Reflexión: Yo también me fui de casa

No, no esperen aquí una historia dramática de partida y conversión que tanto conmueven a la audiencia en retiros y charlas. Como el hijo menor del cuento o parábola que se sacó Jesús de la manga para explicarnos lo bueno que era su Padre Dios. Yo no recuerdo haber dado ningún portazo, ni tampoco exigí con vehemencia lo que me correspondía. Viví tranquilo disfrutando de las delicias que ofrece por dentro el saber del deber cumplido y de que estaba cerca del Señor. Seguí el buen ejemplo que me dieron mis padres –y esos sí que fueron buenos–. Yo era de los “buenos”. O eso me imaginaba.

El hijo menor de la parábola –tan vapuleado por los predicadores– vivió su vida con intensidad en cada momento. Lo malo y lo bueno. Buscó la felicidad donde creía que podía encontrarla, aunque eso le llevara por derroteros que le alejaban aun más de ella. Pero nunca olvidó –sobre todo cuando tocó fondo– de dónde había salido y a quién había dejado atrás. No había logrado ser feliz con nada. “Me levantaré y volveré a mi padre”, se dijo. Y, para su sorpresa, a la vuelta se encontró con su padre, que siempre le había esperado con los brazos abiertos. Misericordia pura, que no podía ser otra cosa.
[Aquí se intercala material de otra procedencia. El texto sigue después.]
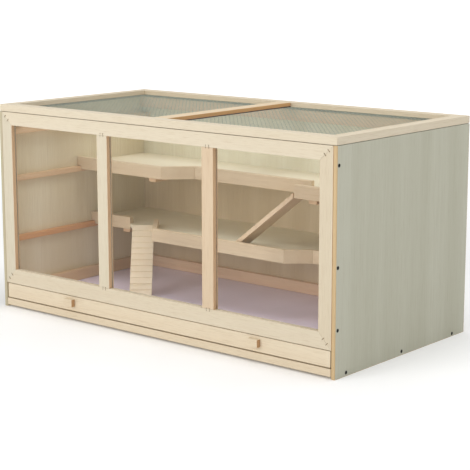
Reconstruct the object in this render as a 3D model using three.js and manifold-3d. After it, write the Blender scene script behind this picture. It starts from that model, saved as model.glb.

Mientras tanto, el hijo mayor se quedó en la casa del padre. Cumplió con lo que se le había mandado. Día tras día. El sacrificio de la rutina. Y, en el fondo, la espera de la recompensa. La herencia. ¿Para qué estaba él haciendo tantos sacrificios trabajando obedientemente en los campos de su padre si no era para que al final se le premiara como le correspondía?

Les tengo que confesar que me encuentro entre los que se ven mejor reflejados en el segundo hijo, el hijo mayor. Los que se han quedado en casa cumpliendo, pero sin vivir a plenitud. Los que han seguido las normas establecidas, pero sin asomarse de verdad al corazón del Padre. Aquellos a los que –aun con la cercanía de Dios– no se les ha pegado lo más importante. No se han ido lejos, pero no les ha calado de verdad por dentro la invitación del Padre a abrir los brazos. Se olvidaron de que, siendo hijos y herederos, estaban llamados a ser como él. Misericordia pura.

Por eso creo que, mirando la cosa un poco más de cerca, un poco sí me fui de casa. O mejor, me quedé junto a la puerta, o si quieren junto a la ventana. Echando de vez en cuando una miradita hacia fuera. A ratos dentro, queriendo de verdad ser lo que sé que quería el Padre, a ratos echando de menos lo que había dejado o soñado que había afuera. Con el “corazón partío”, como dice la canción.

Creo que no estoy solo en este grupo de indecisos. Pienso en esos hijos e hijas de Dios –buenos y buenas–, que cumplen bien lo mandado, pero que se resisten a ver con buenos ojos que los que se han marchado tengan a su regreso un trato igual, o hasta mejor según ellos, que aquellos que se han quedado en casa cumpliendo con sus deberes. Es más –piensan ellos– que tampoco deberían tener los mismos privilegios ni beneficios los que llegan más tarde a la labor. ¿O es que no valen para nada los sacrificios hechos antes de que estos llegaran? ¿No valen las novenas y los miles de rosarios rezados o todas las misas “escuchadas” los domingos y “fiestas de guardar”? ¿Y las renuncias hechas los viernes de Cuaresma?

Pero la invitación del Padre está ahí. “Sean misericordiosos como el Padre de ustedes es misericordioso.” Abran el corazón.

Tal vez deberíamos mirar por la ventana, no para echar de menos lo que dejamos, sino para ver si hay afuera a quien invitar a participar en la fiesta.

En esta Semana Santa que se aproxima quiero disfrutar de que estoy en casa, que estoy decidido a quedarme, no solo haciendo cosas o rezando oraciones rutinarias, sino dispuesto a abrir mi corazón como el padre de la parábola, como mi Padre, que es pura misericordia. Porque todos los hijos de Dios son mis hermanos y, con alegría, quiero participar en el banquete de fiesta de su regreso… que también es el mío.